Loving the Algorithm: User Risk Management and Good Security Hygiene


User risk management watches where people can’t. If you polled a random sampling of employees at various organizations, most would probably consider themselves security-minded. They would argue that they are not actively sending sensitive data to malicious recipients, clicking strange links or downloading attachments from unknown senders.

This mindset is a good attribute, and should not be downplayed. However, those same employees may be putting companies at risk by accessing company data on a personal device running an outdated version of an operating system while connected to the public Wi-Fi. They may also have installed risky applications, repeatedly attempted to visit blocked sites on the corporate browser or attempted to log in from multiple unexpected locations.

With proper unified endpoint management (UEM) policy and compliance rules in place, many of these risks can be proactively avoided. Most organizations enjoy a level of trust between the employees and the UEM administrator. In many cases, there’s no need to take drastic action until it becomes apparent there is a pattern of bad user behavior.

Keeping Good Security Hygiene 

So, what makes for good security hygiene? Understanding and continuously evaluating behavior — and adjusting security measures accordingly — is the best way to keep your organization secure. This way also prevents interrupting the productivity of those security-minded users.

You don’t have to look through dozens of reports to find users doing risky behaviors in an effort to rank which ones need immediate attention. You need a way to quickly understand the most common risks to your company. It is most important to know whether a user is a repeat offender or an average employee making a mistake. Doing that manually in an organization with hundreds or thousands of devices simply is not feasible.

That’s where user risk management can help.

What is User Risk Management?

At its most basic level, user risk management is a UEM capability that aggregates risky user behaviors. It logs malicious app installs, unsecured network connections, strange login locations, failed access attempts, unpatched or outdated operating systems and the like. From there, it assigns a user risk score based on defined parameters.

Not worried about login locations since your business thrives on remote work? Keep it out of the score. You only need to care about behaviors that have the most impact on your organization.

Once these scores are created, the system ranks users by which ones present the most imminent threat. That could be a malicious insider or an employee who clicks on every email link with reckless abandon.

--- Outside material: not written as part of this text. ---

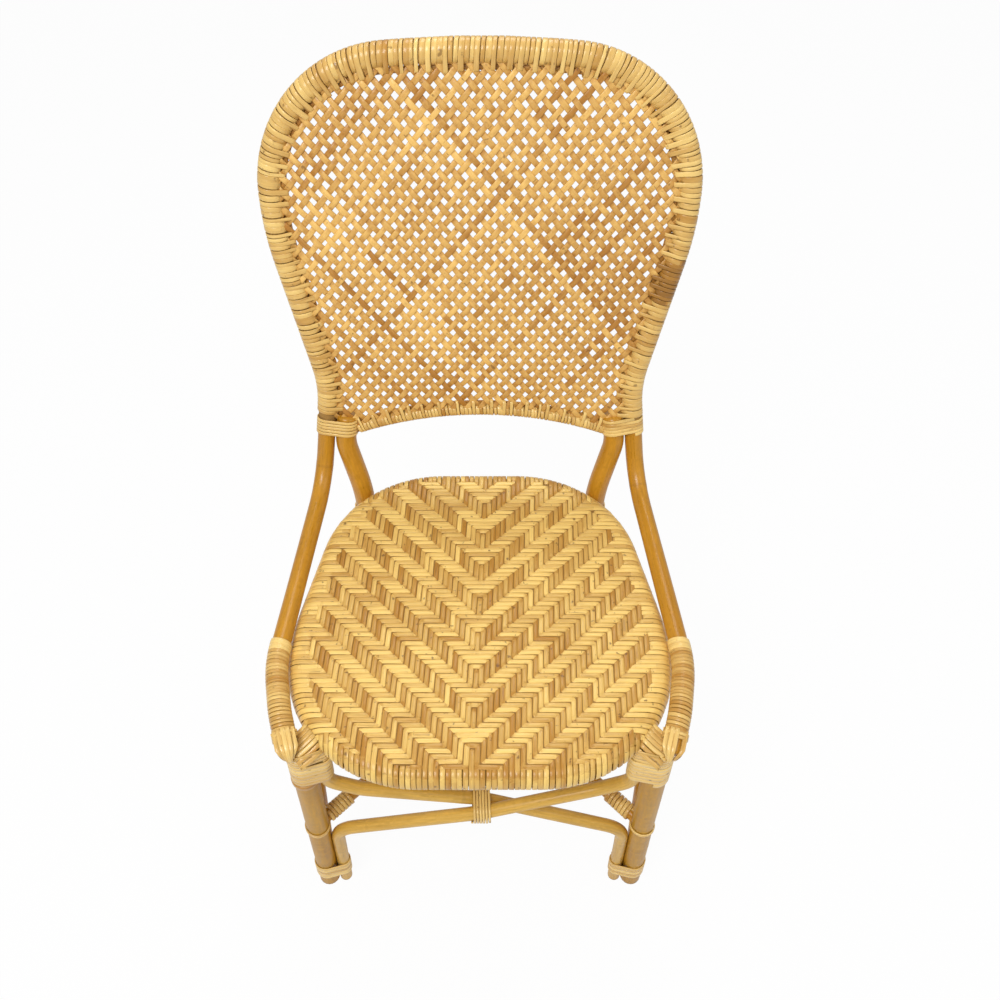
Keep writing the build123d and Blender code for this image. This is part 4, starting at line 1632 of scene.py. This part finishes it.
@dataclass
class Legs:
    """The front legs, and the rear legs that go on up into the back's corners."""

    layout: Layout
    finishes: Finishes

    def build(self) -> None:
        """Builds the four legs."""
        layout = self.layout
        top = layout.knob_height - 5
        for side in Side:
            name = side.name.lower()
            front = Workpiece(f"front_leg_pole_{name}")
            ends = [layout.front_leg_at(side.value, 0), layout.front_leg_at(side.value, top)]
            route = Route.through(ends, [], FORWARD)
            stations = pole_stations(route, layout.front_leg_radius, Seed.FRONT_LEG + side.value)
            front.lay(level_foot(stations), Shape.POLE)
            front.finish(self.finishes.pale_pole, "pale_pole", f"front_leg_{name}")
            rear = Workpiece(f"rear_leg_pole_{name}")
            route = layout.rear_leg_route(side.value)
            stations = pole_stations(route, layout.rear_leg_radius, Seed.REAR_LEG + side.value)
            rear.lay(level_foot(stations), Shape.POLE)
            rear.finish(self.finishes.brown_pole, "pale_pole", f"rear_leg_{name}")


def level_foot(stations: list[Station]) -> list[Station]:
    """Turns the first station's section level, so that a pole stands flat on the floor."""
    first = stations[0]
    side = Vector((first.side.x, first.side.y, 0)).normalized()
    out = Vector((first.out.x, first.out.y, 0))
    out = (out - side * out.dot(side)).normalized()
    return [first._replace(side=side, out=out)] + stations[1:]


@dataclass
class UnderFrame:
    """The crossing poles, the side arches and the diagonal stretchers."""

    layout: Layout
    finishes: Finishes

    def build(self) -> None:
        """Builds every pole under the seat."""
        layout = self.layout
        for side in Side:
            name = side.name.lower()
            fronts = layout.crossing_route(layout.front_leg_at, side.value, layout.front_leg_radius)
            rears = layout.crossing_route(layout.rear_leg_at, side.value, layout.rear_leg_radius)
            for row, route in (("front", fronts), ("rear", rears)):
                pole = Workpiece(f"{row}_crossing_pole_natural_{name}")
                stations = pole_stations(route, layout.brace_radius, Seed.CROSSING_POLE + side.value)
                stations = level_foot(stations)
                pole.lay(stations, Shape.POLE)
                pole.finish(self.finishes.crossing_pole, "pale_pole", f"{row}_crossing_pole_{name}")
            arch = Workpiece(f"side_arch_pole_{name}")
            route = layout.arch_route(side.value)
            stations = pole_stations(route, layout.brace_radius, Seed.SIDE_ARCH + side.value)
            stations = level_foot(level_foot(stations)[::-1])[::-1]
            arch.lay(stations, Shape.POLE)
            arch.finish(self.finishes.brown_pole, "pale_pole", f"side_arch_{name}")
            stretcher = Workpiece(f"diagonal_stretcher_pole_{name}")
            route = Route.through(layout.stretcher_points(side.value), [layout.stretcher_bow_radius], UP)
            stations = pole_stations(route, layout.stretcher_radius, Seed.STRETCHER + side.value)
            stretcher.lay(stations, Shape.POLE)
            stretcher.finish(self.finishes.brown_pole, "brown_pole", f"diagonal_stretcher_{name}")


@dataclass
class Bindings:
    """The peel that binds the joints of the frame."""

    layout: Layout
    finishes: Finishes
    foot_bottom: float = 30
    lashing_bends: tuple[tuple[float, float], ...] = (
        (19, 9.0), (12, 6.0), (4, 3.2), (-6, 2.0), (-12, -1.0),
    )

    def build(self) -> None:
        """Builds every binding."""
        self._feet()
        self._leg_bands()
        self._lashings()
        self._back_corners()
        self._crossings()
        self._stretcher_wraps()

    def _feet(self) -> None:
        """Binds the crossing pole and the side arch to each leg's foot."""
        layout = self.layout
        for place, (row, leg_at, radius) in enumerate(layout.leg_rows):
            piece = Workpiece(f"{row}_foot_peel")
            for side in Side:
                up = layout.leg_up(leg_at, side.value)
                arch = layout.arch_offsets(side.value)[place]
                brace = (layout.brace_beside(side.value, radius), 0.0, layout.brace_radius)
                circles = ((0.0, 0.0, radius), brace, (arch.x, arch.y, layout.brace_radius))
                hull = Hull.round_all(leg_at(side.value, self.foot_bottom), RIGHTWARD, up, circles)
                band = Band(7.1, 1.7, 5, gap=0.4, tone=0.35)
                piece.lay(band.stations(hull, Seed.FOOT_BINDING + side.value + 5 * place), Shape.PEEL)
            piece.finish(self.finishes.peel, "peel", f"{row}_foot_bindings")

    def _leg_bands(self) -> None:
        """Binds the end of a crossing pole to the top of each leg."""
        layout = self.layout
        for row, leg_at, radius in layout.leg_rows:
            piece = Workpiece(f"{row}_leg_peel")
            for side in Side:
                up = layout.leg_up(leg_at, side.value)
                brace = (layout.brace_beside(side.value, radius), 0.0, layout.brace_radius)
                circles = ((0.0, 0.0, radius), brace)
                hull = Hull(leg_at(side.value, layout.leg_binding_bottom), RIGHTWARD, up, circles)
                band = Band(8.0, 1.7, 6, gap=0.35, tone=0.3)
                piece.lay(band.stations(hull, Seed.LEG_BINDING + side.value), Shape.PEEL)
            piece.finish(self.finishes.peel, "peel", f"{row}_leg_bindings")

    def _lashings(self) -> None:
        """Ties each rail's end over its leg to the seat, and each stretcher's end to its leg."""
        layout = self.layout
        piece = Workpiece("front_leg_ties")
        for side in Side:
            foot = layout.front_leg_at(side.value, 0)
            up = (layout.front_leg_at(side.value, 100) - foot).normalized()
            inward = Vector((-side.value * layout.front_top.x, -layout.front_top.y, 0)).normalized()
            circles = ((0.0, 0.0, layout.front_leg_radius), (layout.front_leg_radius + 10, 0.0, 6.0))
            top = layout.front_leg_at(side.value, layout.knob_height - 5)
            beside = inward.cross(UP)
            for strand in range(7):
                offset = (2 - strand) * 5.2 * side.value
                fall = 0.02 * offset**2
                tilted = (beside - UP * (0.04 * offset)).normalized()
                out = inward.cross(tilted) * -1
                tone = 0.2 + 0.13 * (strand * 3 % 4)
                stations = [
                    Station(
                        top + inward * reach + beside * offset + UP * (lift - fall),
                        tilted, out, reach + strand * 40, 5.4, 1.5, tone,
                    )
                    for reach, lift in self.lashing_bends
                ]
                piece.lay(stations, Shape.PEEL)
            beside_leg = RIGHTWARD * (-side.value * (layout.front_leg_radius + layout.brace_radius))
            cover = (beside_leg.dot(inward), beside_leg.dot(beside) * -1, 7.0)
            high_place = layout.front_leg_at(side.value, layout.leg_binding_top + 1)
            high = Hull.round_all(high_place, inward, up, (*circles, cover))
            band = Band(6.4, 1.6, 4, gap=0.3, tone=0.35, lean=2.0)
            piece.lay(band.stations(high, Seed.LEG_TOP_TIE + side.value), Shape.PEEL)
            if side is Side.LEFT:
                under_place = layout.front_leg_at(side.value, layout.leg_binding_bottom - 13)
                under = Hull(under_place, inward, up, circles[:1])
                band = Band(10.0, 2.2, 1, tone=0.9, lean=2.0)
                piece.lay(band.stations(under, Seed.LEG_RING), Shape.PEEL)
            low_place = layout.front_leg_at(side.value, layout.stretcher_height - 8)
            low = Hull(low_place, inward, up, ((0.0, 0.0, layout.front_leg_radius),))
            band = Band(2.8, 1.5, 2, gap=1.0, tone=0.3, lean=3.0)
            piece.lay(band.stations(low, Seed.STRETCHER_TIE + side.value), Shape.PEEL)
        piece.finish(self.finishes.peel, "peel")

    def _back_corners(self) -> None:
        """Winds the peel that holds hoop, side rail and rear leg together."""
        layout = self.layout
        piece = Workpiece("back_corner_peel")
        for side in Side:
            low = layout.hoop_foot(layout.back_corner_height)
            high = layout.hoop_foot(layout.binding_top)
            leg = layout.hoop_foot(layout.back_corner_height, layout.corner_spacing)
            origin = layout.on_back(side.value * low[0], low[1])
            up = (layout.on_back(side.value * high[0], high[1]) - origin).normalized()
            across = layout.on_back(side.value * leg[0], leg[1]) - origin
            circles = (
                (0.0, 0.0, layout.hoop_pole_radius),
                (layout.corner_spacing, 0.0, layout.rear_leg_radius),
            )
            hull = Hull(origin, across, up, circles)
            band = Band(4.2, 1.7, 5, gap=0.25, tone=0.3)
            piece.lay(band.stations(hull, Seed.BACK_CORNER + side.value), Shape.PEEL)
        piece.finish(self.finishes.peel, "peel", "back_corner_bindings")

    def _crossings(self) -> None:
        """Winds the band in the middle of each pair of crossing poles."""
        layout = self.layout
        piece = Workpiece("crossing_peel")
        for number, (_, leg_at, radius) in enumerate(layout.leg_rows):
            centre = (leg_at(1, layout.brace_cross_height) + leg_at(-1, layout.brace_cross_height)) / 2
            run = leg_at(1, layout.brace_bend_height).x - radius - layout.brace_radius
            slope = (layout.brace_cross_height - layout.brace_bend_height) / run
            drop = slope * 11
            reach = layout.brace_radius + layout.brace_cross_gap
            thick = layout.brace_radius / math.cos(math.atan(slope))
            corners = ((-reach, -drop), (reach, -drop), (reach, drop), (-reach, drop))
            circles = tuple((*corner, thick) for corner in corners)
            hull = Hull(centre - RIGHTWARD * 11, Vector((0, 1, 0)), RIGHTWARD, circles)
            band = Band(3.1, 1.6, 6, gap=0.5, tone=0.35)
            piece.lay(band.stations(hull, Seed.CROSSING_BINDING + number), Shape.PEEL)
        piece.finish(self.finishes.peel, "peel", "crossing_pole_bindings")

    def _stretcher_wraps(self) -> None:
        """Winds peel on both ends of each diagonal stretcher."""
        layout = self.layout
        piece = Workpiece("stretcher_peel")
        for side in Side:
            front, middle, rear = layout.stretcher_points(side.value)
            ends = ((front, layout.front_leg_radius), (rear, layout.rear_leg_radius))
            for number, (end, radius) in enumerate(ends):
                ahead = (middle - end).normalized()
                start = end + ahead * (radius + 1)
                hull = Hull(start, UP, ahead, ((0.0, 0.0, layout.stretcher_radius),))
                band = Band(5.0, 2.6, 7, gap=0.2, tone=0.42)
                piece.lay(band.stations(hull, Seed.STRETCHER_WRAP + number + side.value), Shape.PEEL)
        piece.finish(self.finishes.peel, "peel", "stretcher_wraps")


@dataclass
class Studio:
    """A pale floor, soft light and the camera."""

    lens: float = 34.2
    camera_place: tuple[float, float, float] = (0.0, -0.6726, 1.40891)
    camera_tilt: float = 38.5
    shift_x: float = 0.02

    def build(self) -> None:
        """Sets up everything round the chair."""
        scene = bpy.context.scene
        scene.view_settings.view_transform = "Standard"
        self._floor()
        self._world()
        self._lamp("key", (-0.7, -1.3, 2.6), 1.1, 39.0)
        self._lamp("fill", (1.4, -0.6, 1.8), 1.2, 4.5)
        self._lamp("rear", (0.1, 1.3, 2.4), 1.0, 13.0)
        data = bpy.data.cameras.new("camera")
        data.lens = self.lens
        data.sensor_width = 36.0
        data.shift_x = self.shift_x
        camera = bpy.data.objects.new("camera", data)
        camera.location = self.camera_place
        camera.rotation_euler = (math.radians(self.camera_tilt), 0.0, 0.0)
        scene.collection.objects.link(camera)
        scene.camera = camera

    def _floor(self) -> None:
        """Lays the floor, white to the camera apart from the chair's soft shadow."""
        mesh = bmesh.new()
        bmesh.ops.create_grid(mesh, x_segments=2, y_segments=2, size=6.0)
        data = bpy.data.meshes.new("floor")
        mesh.to_mesh(data)
        mesh.free()
        floor = bpy.data.objects.new("floor", data)
        bpy.context.scene.collection.objects.link(floor)
        material = bpy.data.materials.new("Floor")
        material.use_nodes = True
        nodes, links = material.node_tree.nodes, material.node_tree.links
        shader = nodes["Principled BSDF"]
        shader.inputs["Base Color"].default_value = (0.86, 0.86, 0.86, 1)
        shader.inputs["Roughness"].default_value = 0.9
        shader.inputs["Specular IOR Level"].default_value = 0.1
        glow = nodes.new("ShaderNodeEmission")
        glow.inputs["Color"].default_value = (1, 1, 1, 1)
        path = nodes.new("ShaderNodeLightPath")
        share = nodes.new("ShaderNodeMath")
        share.operation = "MULTIPLY"
        share.inputs[1].default_value = 0.95
        mix = nodes.new("ShaderNodeMixShader")
        links.new(path.outputs["Is Camera Ray"], share.inputs[0])
        links.new(share.outputs[0], mix.inputs[0])
        links.new(shader.outputs[0], mix.inputs[1])
        links.new(glow.outputs[0], mix.inputs[2])
        links.new(mix.outputs[0], nodes["Material Output"].inputs["Surface"])
        data.materials.append(material)

    def _world(self) -> None:
        """Lights the chair evenly from all round."""
        world = bpy.data.worlds.new("studio")
        bpy.context.scene.world = world
        world.use_nodes = True
        shade = world.node_tree.nodes["Background"]
        shade.inputs["Color"].default_value = (1, 1, 1, 1)
        shade.inputs["Strength"].default_value = 0.48

    def _lamp(self, name: str, place: tuple[float, float, float], size: float, power: float) -> None:
        """Hangs one soft lamp that points at the middle of the chair.

        Args:
            name: Name of the lamp.
            place: Where it hangs, in metres.
            size: Width of its square face.
            power: Strength in watts.
        """
        data = bpy.data.lights.new(name, "AREA")
        data.size = size
        data.energy = power
        lamp = bpy.data.objects.new(name, data)
        lamp.location = place
        aim = Vector((0, 0, 0.5)) - Vector(place)
        lamp.rotation_euler = aim.to_track_quat("-Z", "Y").to_euler()
        bpy.context.scene.collection.objects.link(lamp)


def corners(box: Iterable[Vector]) -> list[list[float]]:
    """The two corners of a box as plain lists."""
    return [list(corner) for corner in box]


def main() -> None:
    """Loads the frame and dresses every part of the chair."""
    logging.basicConfig(level=logging.INFO, format="%(message)s")
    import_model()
    layout = Layout()
    finishes = Finishes()
    for part in (Back, Seat, SideRails, Legs, UnderFrame, Bindings):
        part(layout, finishes).build()
    Studio().build()


if __name__ == "__main__":
    main()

After those threats are uncovered, actions can be taken, typically in the form of strong conditional access policies requiring tokens, biometrics or other factors to authenticate. In the case of the hypothetical malicious insider, though, access can be blocked outright while an investigation is conducted.

While user risk management lives within an organization’s UEM platform, its aim is to pull from data sources across the entire security stack. Security information and event management, identity-as-a-service and endpoint detection and response tools can have their logs consolidated within the user risk engine. This allows for a multi-dimensional picture of users as they go about their day interacting with corporate systems.

Is This Good for the User Experience?

Since user risk management is continuously evaluating the behavior of users on their devices, those users who are not presenting a risk to the business are not hindered by access obstacles like their riskier counterparts. Instead, employees who act responsibly can have as frictionless an experience as the UEM administrator chooses to provide.

The other side of the coin with continuous evaluation is that security becomes adaptive. The ‘clean-nosed’ employees can quickly fall into the trap of clicking on a phishing link or downloading a banned app on their personal device, moving them from green to red. At that point, they go from minimal friction to immediate quarantine.

Conversely, the employee who was previously in the red can shift back to green, gaining back permissions and privileges that had been suspended.

This is a great way to administer a Zero Trust security model. While user risk management isn’t the one-size-fits-all method typically used in Zero Trust’s ‘never trust, always verify’ philosophy, it can contribute to that approach. By continuously monitoring, an organization is never turning a blind eye and fully relying on trust. Rather, it is constantly verifying that the user can be trusted until the time comes when the trust is broken.

With a wide-ranging user risk management system, you can ensure that highly risky users are dealt with swiftly. In many cases, organizations can automatically cut down on time spent resolving issues. This lets them move on more quickly to the investigation and retrospective stage of the threat response.